According to the Boston Consulting Group report, the value of Indian fintech firms by 2025 will be $150-160 billion. Many companies in India have adopted a product-oriented approach, where the quality of products or services offered has been enhanced by syncing it with AI technology.

It has helped the financial segment to find a new source of revenue. There is fraud prevention, optimum resource utilization, automation, and customer retention and acquisition.

There is a demand for personalized financial services. Modern customers want financial institutions to go beyond their traditional modes and be active financial advisors.

Customers are asking financial institutions to share their data- geolocation, social media activity, history, and goals. They also want the bank’s intervention in customers’ financial purchases, saving guidance, discounts with personalized suggestions.

The personalization in services will help the financial companies fulfil customers’ social and monetary needs.

Growing agility across all the demographics is remarkable. But the banks also need to establish market partnerships with the non-financial services outside the company, and only 14-18% of the banks are doing it.

Hyper-personalization with technological advancements and artificial intelligence is effective in attracting and retaining customers.

The regulatory support has also helped to revolutionize the finance sector. The evolution is possible with the data infrastructure development and changing customer profiles. The regulations also need to adapt with the transformation of the finance sector to fintech.

The RBI has introduced innovative products like IDRBT and NPCI. RBI is working hard for the interoperation and participation of non-banking institutions in the fintech segment.

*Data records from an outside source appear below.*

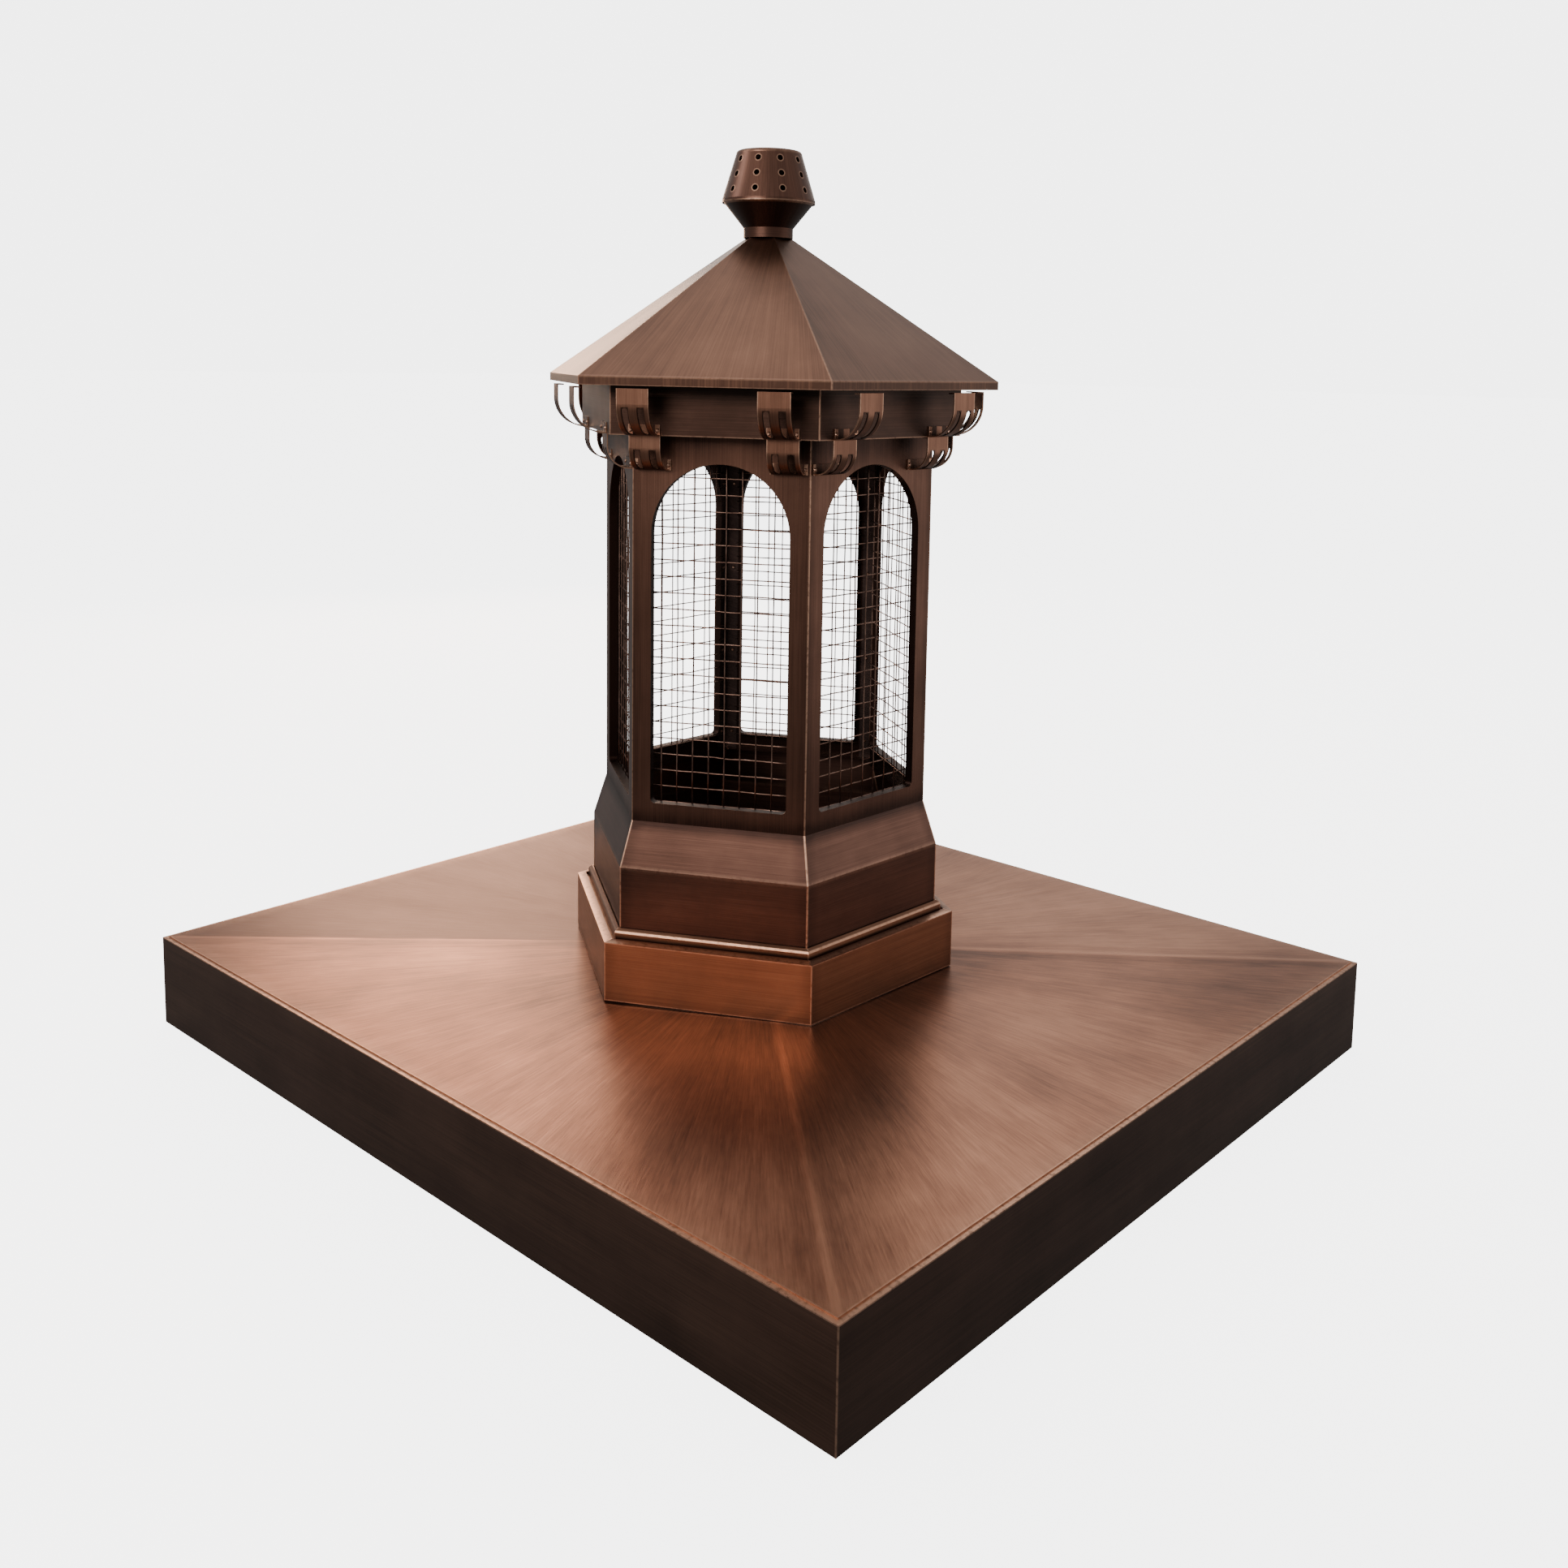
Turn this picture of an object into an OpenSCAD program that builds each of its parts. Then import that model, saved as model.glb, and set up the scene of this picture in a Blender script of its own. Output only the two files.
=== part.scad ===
// Vented chimney cap: a hexagonal copper lantern with mesh windows, standing on a hipped rectangular pan.
// The origin is the middle of the pan at the foot of its skirt. +Z is up, X runs along the pan's long side.

/* [Pan] */
// Length of the pan along X
pan_w = 1220; // [1000:10:1500]
// Depth of the pan along Y
pan_d = 1060; // [860:10:1300]
// Height of the skirt
skirt_h = 120; // [90:1:160]
// Rise of the deck from its edge to where its hips would meet
deck_rise = 9.4; // [6:0.1:20]
// Thickness of the pan's sheet
pan_t = 1.5; // [1:0.1:2.5]
// Width of the skirt's top lip
lip_w = 14; // [10:1:20]
// How far the deck's edge lies inside the skirt
deck_inset = 6; // [3:1:8]
// Height of the hem folded up inside the skirt
hem_h = 12; // [8:1:20]
// Depth of the ribs under the deck
rib_h = 28; // [20:1:40]
// Inside radius of the flue collar
flue_r = 127; // [100:1:140]
// Height of the flue collar above the pan's skirt
collar_h = 90; // [60:1:110]

/* [Lantern] */
// Turn of the lantern on the pan, in degrees
lantern_turn = -2; // [-10:1:10]
// Width of the cage across its flats
cage_af = 380; // [316:1:460]
// Height of the cage walls
cage_h = 532; // [440:1:640]
// Thickness of the lantern's sheet
sheet_t = 1.2; // [1:0.1:1.5]
// How far the drum stands out from the cage
drum_out = 16; // [10:1:24]
// Height of the drum's upright wall above its moulding
drum_h = 76; // [50:1:100]
// Height of the sloping shoulder over the drum
shoulder_h = 56; // [40:1:80]
// How far the plinth stands out from the drum
plinth_out = 20.6; // [18:0.1:30]
// Height of the plinth
plinth_h = 73.5; // [50:0.5:100]
// Gap between the deck and the plinth's lower edge
plinth_gap = 1.5; // [1:0.5:5]
// Height of the moulding above the plinth's edge
moulding_h = 13; // [9:1:18]

/* [Windows] */
// Width of the stile on each side of a window
stile_w = 23.8; // [20:0.1:32]
// Height of the rail under a window
sill_rail = 24; // [16:1:40]
// Height of the wall between a window's arch and the frieze
head_rail = 33; // [24:1:50]
// Depth of the return around a window
reveal_d = 10; // [6:1:16]
// Radius of a window's lower corners
window_corner_r = 6; // [3:1:10]
// Spacing of the mesh wires
mesh_pitch = 20; // [16:1:30]
// Diameter of a mesh wire
wire_d = 1.6; // [1:0.1:2.4]
// Sideways set of the mesh from the middle of its window
mesh_shift = 4; // [-8:1:8]

/* [Frieze and brackets] */
// Height of the frieze
frieze_h = 58; // [50:1:74]
// How far the frieze stands out from the cage
frieze_out = 30; // [24:1:38]
// How far the roof's edge stands out from the frieze
eave_out = 40; // [32:1:50]
// Width of a bracket
bracket_w = 39; // [32:1:46]
// Distance of a bracket's middle from the nearer corner of the cage
bracket_inset = 25.8; // [25:0.1:34]
// Height of a lower bracket
low_bracket_h = 42; // [36:1:50]
// Thickness of a bracket
bracket_t = 1.5; // [1:0.1:2]
// Width of a bracket's slots
slot_w = 7.5; // [5:0.5:9]
// Distance between the two slots of a bracket
slot_spacing = 19; // [14:1:22]

/* [Roof and finial] */
// Rise of the roof from its fascia to where its hips would meet
roof_rise = 194.6; // [150:1:240]
// Height of the fascia
fascia_h = 10.2; // [8:0.1:16]
// Outside radius of the neck
neck_r = 31.5; // [26:0.5:38]
// Height of the neck band
neck_h = 12.4; // [8:0.1:18]
// Height of the finial's bowl
bowl_h = 32.8; // [26:0.1:42]
// Radius of the finial where it is widest
finial_r = 59.2; // [50:0.1:70]
// Height of the finial's perforated shade
shade_h = 63.5; // [56:0.5:80]
// Radius of the finial's top
finial_top_r = 42; // [36:0.5:48]
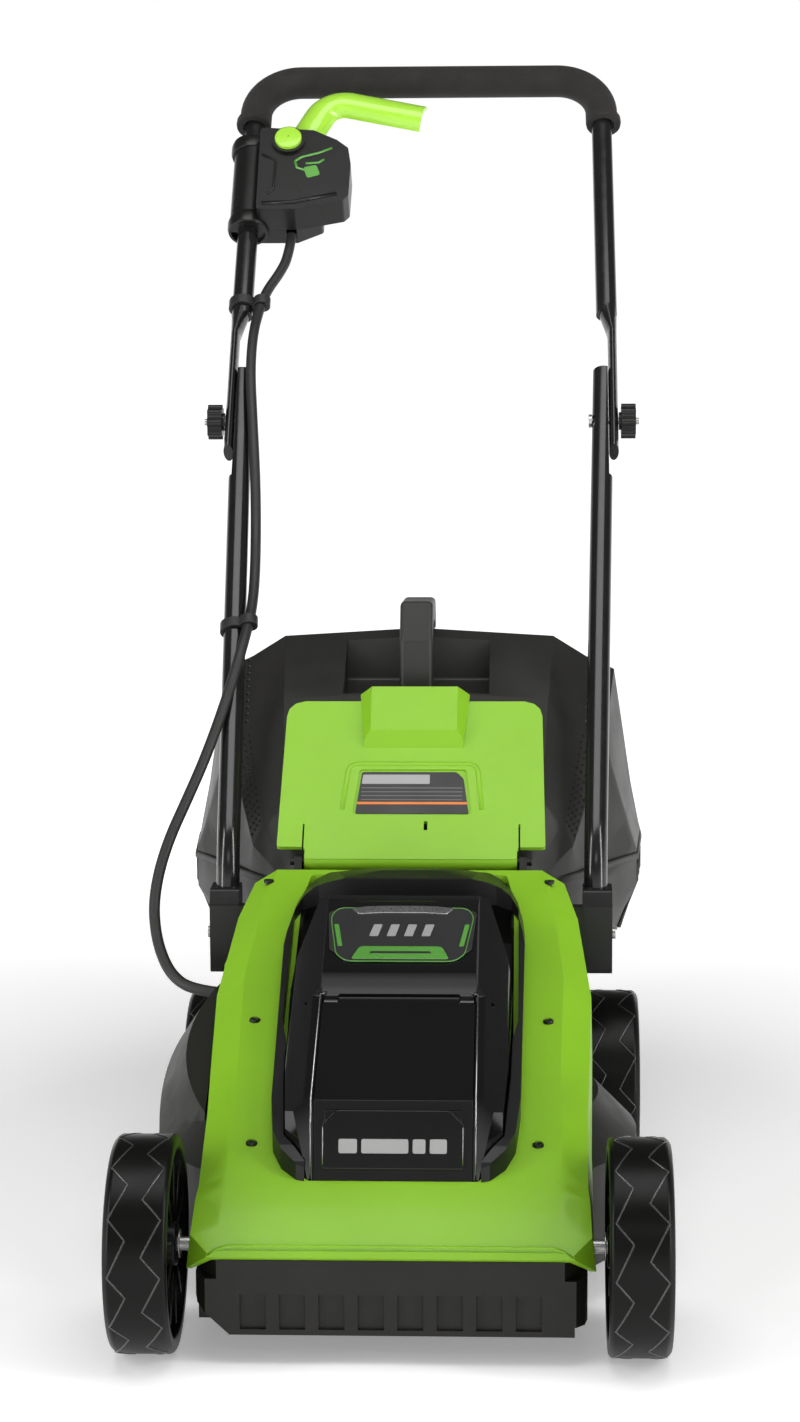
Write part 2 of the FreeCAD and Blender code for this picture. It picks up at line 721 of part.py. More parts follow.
def make_power():
    """Battery, its terminal block and the control board, all under the hood."""
    half = size("battery_width") / 2
    pack = plan_prism("pack", [(-half, -404), (half, -404), (half, -308), (-half, -308)], 102, 60, 6)
    grip = side_prism("pack_grip", [(-398, 160), (-398, 165), (-322, 186), (-316, 160)], 44, 2)
    node("battery_pack", fuse("battery_pack", pack, grip))
    terminal = box("terminal", (-22, -307.5, 102), (22, -297, 140))
    slots = [box("blade_slot", (x - 1, -309, 120), (x + 1, -302, 141)) for x in (-14, 0, 14)]
    node("battery_terminal", cut("battery_terminal", terminal, *slots))
    board = box("board", (-45, -184, 108), (45, -182, 190))
    capacitors = [
        cylinder("capacitor", 6, 18, Vector(x, -182, 150), Rotation(Vector(1, 0, 0), -90))
        for x in (-26, -8, 10)
    ]
    rails = [box("board_rail", (x, -188, 102), (x + 4, -178, 108)) for x in (-40, 36)]
    node("control_board", fuse("control_board", board, *capacitors, *rails))


# ---------------------------------------------------------------- wheels and axles


def wheel_body(name, mirror):
    """A wheel turned about X: tread, web and hub. It is built with its outer face at +X."""
    body = doc.addObject("PartDesign::Body", unique(name))
    tread = size("wheel_radius")
    width = size("tread_width")
    bore = size("axle_rod") + size("running_gap")
    profile = [
        (0, bore), (0, 15), (14, 17), (14, tread - 14), (0, tread - 10), (0, tread - 2.5),
        (2.5, tread), (width - 4, tread), (width, tread - 4), (width, tread - 12),
        (width - 8, tread - 16), (width - 8, 22), (width - 3, 20), (width - 3, 9), (19, 9),
        (19, bore),
    ]
    sketch = sketch_on(body, outline_edges([(x - width / 2, r) for x, r in profile]))
    turned = body.newObject("PartDesign::Revolution", unique("turned"))
    turned.Profile = sketch
    turned.ReferenceAxis = (sketch, ["H_Axis"])
    turned.Angle = 360
    body.Tip = turned
    body.Placement = Placement(Vector(), Rotation(Vector(0, 0, 1), 180 if mirror else 0))
    return body


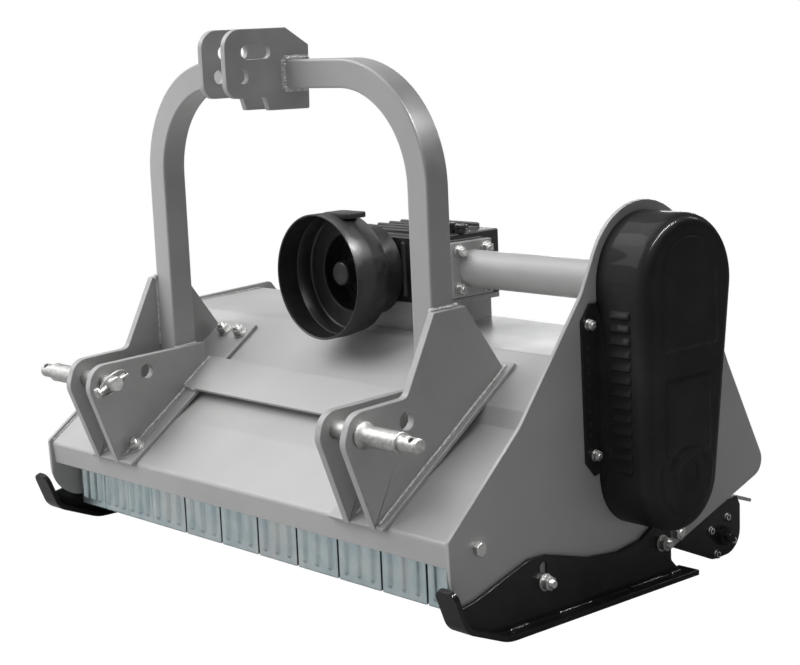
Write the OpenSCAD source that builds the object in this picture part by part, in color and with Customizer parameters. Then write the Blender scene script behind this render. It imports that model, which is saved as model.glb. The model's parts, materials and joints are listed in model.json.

Low-cost and customer-friendly transaction models encourage customer participation. RBI also encourages orderly innovation with effectiveness.  The real estate sector remains unautomated, even though there is AI adoption and progress in excel sheets. In the US, big data-backed AI is being used to sell real estate data.

Hopefully, with the launch of 5G networks and software, the segment can enhance customer support.

On the other hand, the retail space epitomizes innovation aided by data analytics in customer segmentation, product suggestion, pricing, forecasting, inventory management, and logistics.

AI is a pioneering development that brings standardization in processes and takes care of minor variations.

Insurance, lending, real estate, and even equity businesses use AI. It is now possible to capture images through drones and access real-time data in e-format. The introduction of payment platforms like UPI, IMPS, eKYC, and crowdfunding platforms is a step in the right direction.

But frauds have also increased with digitalization – private banks have seen a 5000% rise in fraudulent activities in 2020.

The Indian fintech system is still at the initial stage of AI adoption. Blockchain technology will further reduce operating costs and minimize traditional bureaucracy. There is a need to solve cyber security and data privacy issues and address legislative deficits.